[Nummer 184]
Literatuur op School
‘Letterkundigen pleiten voor een verplichte literatuurlijst’ kopte NRC-Handelsblad op 17 augustus 1990. ‘Een onzalig voorstel’ vond met De Telegraaf half Nederland. Maar het trio Anbeek-Bekkering-Goedegebuure pleitte voor veel meer. Bekkering, behoorlijk nijdig, laat dat in dit nummer overtuigend zien. En in het literatuuronderwijs gáát het ook over veel meer dan het wel of niet verplicht lezen van Max Havelaar of De aanslag. Nieuwste gedachte: leraren moeten leerlingen literair competent maken. Modegril of meer? Wam de Moor legt uit wat het is. Yvonne Kroonenberg kent het onderwijs als haar broekrok en bekijkt het van een andere kant. Favoriet bij de schooljeugd Maarten 't Hart rekent, blijkens zijn nieuwste essaybundel, evenzeer af met verklaarde tegenstanders als...met zichzelf. Dichter-criticus-docent Ad Zuiderent bepleit het gestaag lezen van gedichten. Lerarenopleider Koos Hawinkels signaleert tekorten en dient van advies. Onderzoeker Márgitka van Woerkom las honderden leesautobiografieën van havisten, vwo-ers en letterenstudenten. Zij laat de leerlingen aan het woord.
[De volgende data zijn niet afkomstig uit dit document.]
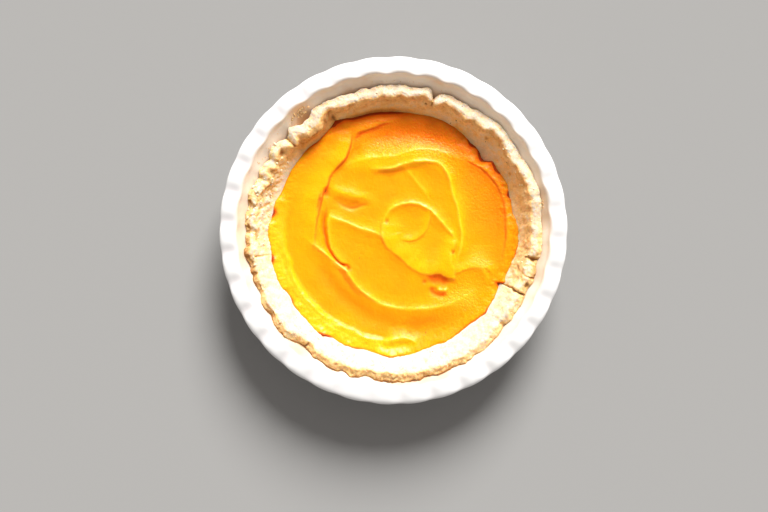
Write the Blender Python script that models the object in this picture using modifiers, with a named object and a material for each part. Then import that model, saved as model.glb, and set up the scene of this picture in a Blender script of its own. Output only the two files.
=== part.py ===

Cor Geljon stipt de verwaarlozing van het drama aan en Maarten Steenmeijer legt uit wat literatuur in vertaling voor het onderwijs - ook al iets nieuws? - kan betekenen.
Zo ontstond, onder gastredactie van Wam de Moor, in een dubbelrol als criticus en literatuurdidacticus, een themanummer over literatuur op school, dat verdieping geeft aan de elders gevoerde discussie.